Avoiding the pitfall of ‘growth at all costs’

Bhasin delivered a firm caution against unsustainable models, reinforcing the need for the very filtering VCs are looking for. “Growth at all costs according to me is a no-go. Many companies are trying to build brands which are 500 crore in revenue with 200 crores of losses. That is not a sustainable business model. It doesn’t work. And a lot of these guys fall as they rise,” he warned.

His prescription for a sound business model is simple: a Proof of Concept (POC) at a per unit level. He dismissed the notion that “economies of scale will always bring efficiency,” noting that most successful businesses have worked around a strong POC. He uses this unit-level profitability as his yardstick when recommending start-ups for private equity funding, emphasizing that a sound business can always be amplified. The panel agreed that a successful start-up is determined by a trinity of factors, with money not being the most critical. The three essential variables are: timing, stakeholder interest (including customers, funders, and employees), and finally, money.

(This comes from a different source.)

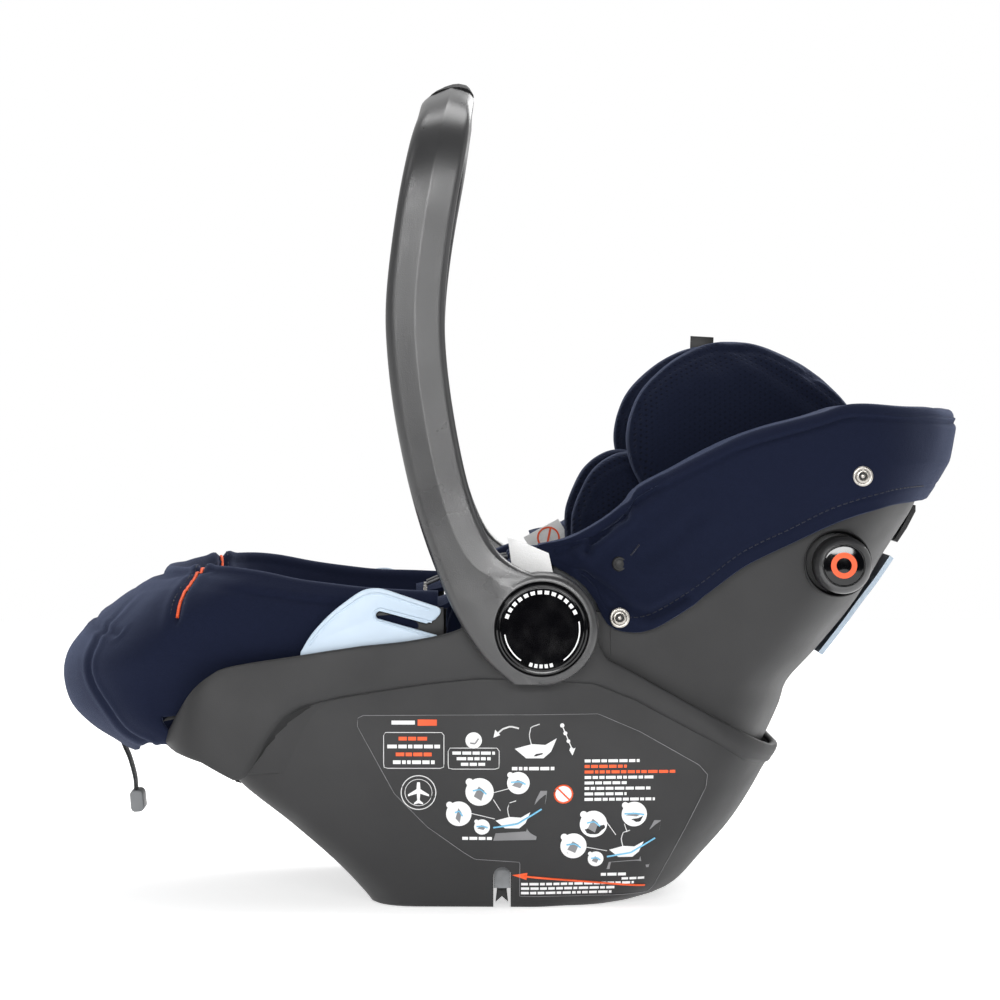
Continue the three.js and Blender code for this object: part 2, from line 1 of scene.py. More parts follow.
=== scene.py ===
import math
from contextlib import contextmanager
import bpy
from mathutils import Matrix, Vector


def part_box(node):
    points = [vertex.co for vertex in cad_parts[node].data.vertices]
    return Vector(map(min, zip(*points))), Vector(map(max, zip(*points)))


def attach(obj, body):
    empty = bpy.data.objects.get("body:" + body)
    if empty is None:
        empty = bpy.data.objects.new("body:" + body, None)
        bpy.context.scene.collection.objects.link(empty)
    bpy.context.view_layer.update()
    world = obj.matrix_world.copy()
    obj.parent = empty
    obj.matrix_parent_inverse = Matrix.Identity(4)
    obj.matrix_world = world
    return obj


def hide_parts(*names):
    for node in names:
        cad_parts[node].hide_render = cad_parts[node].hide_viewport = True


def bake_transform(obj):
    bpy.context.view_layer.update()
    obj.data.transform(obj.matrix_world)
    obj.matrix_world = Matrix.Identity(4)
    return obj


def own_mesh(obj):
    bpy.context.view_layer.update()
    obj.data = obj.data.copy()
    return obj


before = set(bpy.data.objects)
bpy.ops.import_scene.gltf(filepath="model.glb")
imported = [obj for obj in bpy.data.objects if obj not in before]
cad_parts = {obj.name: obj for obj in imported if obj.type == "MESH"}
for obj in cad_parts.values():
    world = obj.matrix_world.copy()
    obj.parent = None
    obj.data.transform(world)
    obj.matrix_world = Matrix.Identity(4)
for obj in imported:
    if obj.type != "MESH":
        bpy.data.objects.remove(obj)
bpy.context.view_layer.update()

# Infant car seat: the looks around its CAD frame. Outlines are in millimetres, as in the CAD model,
# and every mesh is made in metres. +X is the head end, +Z is up and +Y is the child's right.
from types import SimpleNamespace

import bmesh
import bpy
import numpy as np
from mathutils import Vector, noise
from mathutils.bvhtree import BVHTree

MM = 0.001
scene = bpy.context.scene

# ---- dimensions shared with the CAD model -------------------------------------------------------
WALL = 3.5  # of the base shell
ARM_INNER, ARM_OUTER = 197, 219
HUB = (20.5, 202.6)  # X, Z of the handle's axis
RECLINE = (-20, 228)  # X, Z of the line that the backrest turns about
BACK_START = (50, 112)  # X, Z of the lower end of the backrest surface
BACK_ANGLE = math.radians(40)
CAVITY_HALF = 129
POD = (231, 247)  # X, Z of the well, and of the dome in it
POD_DOME = (234, 246)
SHARP = 38  # degrees; edges sharper than this stay crisp
TINY = 1e-6


def arr(points):
    return np.array(points, float)


def ramp(value, start, width):
    """0 up to the start, rising to 1 over the width."""
    return np.clip((value - start) / width, 0, 1)


def bell(value, centre, width):
    return np.exp(-(((value - centre) / width) ** 2))


def ring_angles(count):
    return np.linspace(0, 2 * math.pi, count, endpoint=False)


def run_along(p):
    """Distance of each point of a line from its start."""
    return np.concatenate([[0], np.cumsum(np.linalg.norm(np.diff(p, axis=0), axis=1))])


def point_at(p, run, at):
    return np.stack([np.interp(at, run, p[:, k]) for k in range(p.shape[1])], -1)


def spline(points, count):
    """A Catmull-Rom curve through the points."""
    p = arr(points)
    last = len(p) - 1
    out = []
    for t in np.linspace(0, last, count + 1):
        i = min(int(t), last - 1)
        w = t - i
        a, b, c, d = p[max(i - 1, 0)], p[i], p[i + 1], p[min(i + 2, last)]
        v0, v1 = (c - a) / 2, (d - b) / 2
        out.append((2 * b - 2 * c + v0 + v1) * w**3 + (3 * c - 3 * b - 2 * v0 - v1) * w**2 + v0 * w + b)
    return arr(out)


def height_of(points):
    """Z as a function of X along an outline."""
    p = arr(sorted(map(tuple, points)))
    return lambda x: np.interp(x, p[:, 0], p[:, 1])


def resample(points, count, closed=False):
    """The line as even steps."""
    p = arr(points)
    if closed:
        p = np.vstack([p, p[:1]])
    run = run_along(p)
    return point_at(p, run, np.linspace(0, run[-1], count, endpoint=not closed))


def arc(centre, radius, start, stop, count):
    """Points of an arc; angles in degrees."""
    turn = np.radians(np.linspace(start, stop, count + 1))
    return np.stack([centre[0] + radius * np.cos(turn), centre[1] + radius * np.sin(turn)], 1)


def on_back(along, above):
    """A point in the side view, along the backrest surface and above it."""
    c, s = math.cos(BACK_ANGLE), math.sin(BACK_ANGLE)
    return (BACK_START[0] + along * c - above * s, BACK_START[1] + along * s + above * c)


def soften(ring, sigma, closed=True):
    """Gaussian smoothing along evenly spaced points."""
    reach = max(1, int(3 * sigma))
    k = np.exp(-0.5 * (np.arange(-reach, reach + 1) / sigma) ** 2)
    k /= k.sum()
    before, after = (ring[-reach:], ring[:reach]) if closed else \
        (np.repeat(ring[:1], reach, 0), np.repeat(ring[-1:], reach, 0))
    padded = np.concatenate([before, ring, after])
    return np.stack([np.convolve(padded[:, j], k, "valid") for j in range(ring.shape[1])], 1)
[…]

Mastering the marketing funnel

In the final segment, the speakers dissected the common omissions start-ups make in guiding a consumer to the point of purchase. The consensus was on the supreme importance of data quality and customer journey mapping. Manchanda highlighted the difficulty in tracking branding efforts.

“It’s very difficult to capture eyeballs into quantitative numbers… So, from a branding point of view how many people saw and then how many are going to buy you know is a very tricky thing… what you can capture as much data as you can capture first of all is more critical,” he said. He stressed the need to validate data, whether collected directly or purchased, before pitching promotional messages.